The Namesake - Jhumpa Lahiri
Newlyweds Ashoke and Ashima Ganguli are leaving their home in Calcutta to move to Cambridge, Massachusetts. Their son, nicknamed Gogol after the Russian writer, will grow up never fully belonging to either world.
I mostly read sci-fi, and I’ve got a childish bias against literary fiction: something about how characters are rarely perfectly happy at the end, how it’s a mundane sort of unhappiness that could happen to anyone, has always bothered me a little bit. This book has the same sort of ending: not so much bittersweet as it is mundane. Gogol and Ashima live ordinary lives, which we follow, and then we don’t anymore.
Regardless of this, I did love this book. It’s half because of Lahiri’s careful, specific prose, and half from the depth of character she gives her mains, extraordinary in so short a book.
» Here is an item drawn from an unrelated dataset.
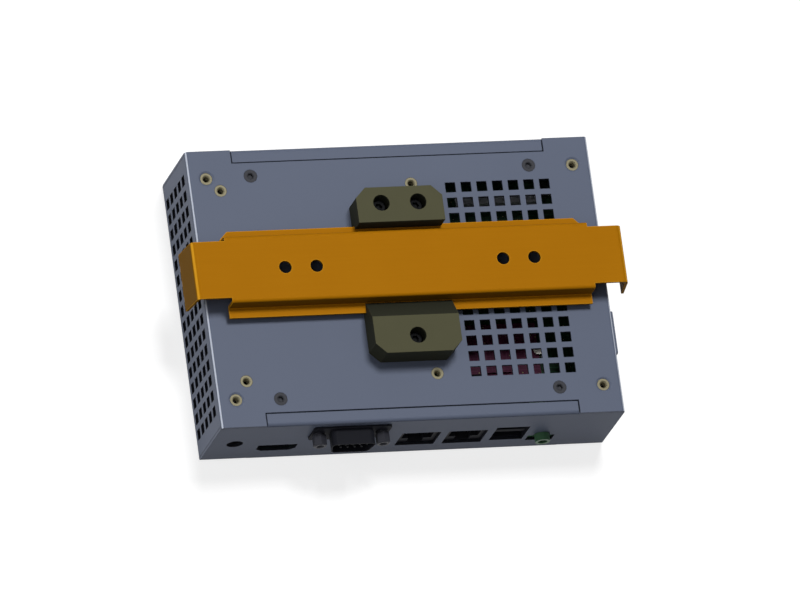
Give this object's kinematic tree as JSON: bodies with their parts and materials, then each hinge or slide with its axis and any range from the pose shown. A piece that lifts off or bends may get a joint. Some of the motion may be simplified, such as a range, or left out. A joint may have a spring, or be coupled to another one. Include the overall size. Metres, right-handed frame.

My mother loves her South Asian immigrant stories, so I’ve read several and I’ll probably read several more. This one doesn’t leave the formula much, but it’s one of the finest examples of it I’ve ever read.
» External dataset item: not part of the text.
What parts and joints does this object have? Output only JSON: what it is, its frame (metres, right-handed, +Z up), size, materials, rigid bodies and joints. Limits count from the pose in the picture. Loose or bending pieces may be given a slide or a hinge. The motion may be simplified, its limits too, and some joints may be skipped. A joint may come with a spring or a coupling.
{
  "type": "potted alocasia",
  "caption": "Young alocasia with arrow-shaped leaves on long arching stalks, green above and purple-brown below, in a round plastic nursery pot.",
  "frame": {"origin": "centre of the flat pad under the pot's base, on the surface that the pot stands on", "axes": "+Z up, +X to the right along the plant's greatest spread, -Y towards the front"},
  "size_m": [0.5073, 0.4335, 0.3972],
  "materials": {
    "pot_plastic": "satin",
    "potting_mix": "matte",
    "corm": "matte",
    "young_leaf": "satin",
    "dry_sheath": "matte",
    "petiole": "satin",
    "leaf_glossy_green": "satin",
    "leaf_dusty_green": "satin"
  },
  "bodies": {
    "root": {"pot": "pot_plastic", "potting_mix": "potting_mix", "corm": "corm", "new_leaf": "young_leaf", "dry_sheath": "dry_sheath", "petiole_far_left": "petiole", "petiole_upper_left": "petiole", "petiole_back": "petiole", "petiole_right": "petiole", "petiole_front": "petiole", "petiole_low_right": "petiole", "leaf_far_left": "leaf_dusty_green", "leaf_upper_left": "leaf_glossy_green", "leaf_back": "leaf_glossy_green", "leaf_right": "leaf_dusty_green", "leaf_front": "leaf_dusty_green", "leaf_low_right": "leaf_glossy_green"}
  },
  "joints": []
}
Plot: winding. Like life, Lahiri doesn’t bother much with foreshadowing or three-act structure: it progresses steadily and the twists are unexpected in the same way they are in life. The only thing tying it together is that theme of Nikolai Gogol, whose works changed Ashoke’s life and whose name haunts Gogol his whole life. I loved seeing that theme weave its way in and out of the story, to come full circle at the end.
Characters: excellent. They’re carefully realized people, flawed and loveable. Lahiri’s narrators are charismatic, and even when I didn’t like them I wanted to hear more about them. She’s got a gift for specific little gestures and turns of phrase that bring people to life, and I love how we see characters though various eyes and perspectives.
Setting: beautiful and detailed. So much of this book is summary: paragraphs of the ordinary parts of living, of journeys and schoolwork and the places we live. Lahiri pays more attention to them than perhaps any other author I’ve read, until Cambridge and Calcutta and their house in the suburbs are as much members of the story as Gogol’s love interests.
Prose: specific and unique. There’s an interesting narrative voice going on here: it’s removed a certain amount from the characters, and doubles back on itself to explain some things, never addressing the audience directly but sort of halfway-aware of them anyways. Here’s an example from page 2: “When she calls out to Ashoke, she doesn’t say his name. Ashima never thinks of her husband’s name when she things of her husband, even though she knows perfectly well what it is. She has adopted his surname but refuses, for propriety’s sake, to utter his first. It’s not the type of thing that Bengali wives do. Like a kiss or caress in a Hindi movie, a husband’s name is something intimate and therefore unspoken, cleverly patched over. And so, instead of saying Ashoke’s name she utters the interrogative that has come to replace it, which translates roughly as, “Are you listening to me?”” I read this and was hooked - my grandmother does the exact same thing, down to the ‘me kya ji’ Ashima uses instead.
Diversity rating: most prominent characters are Bengali. Well-written women.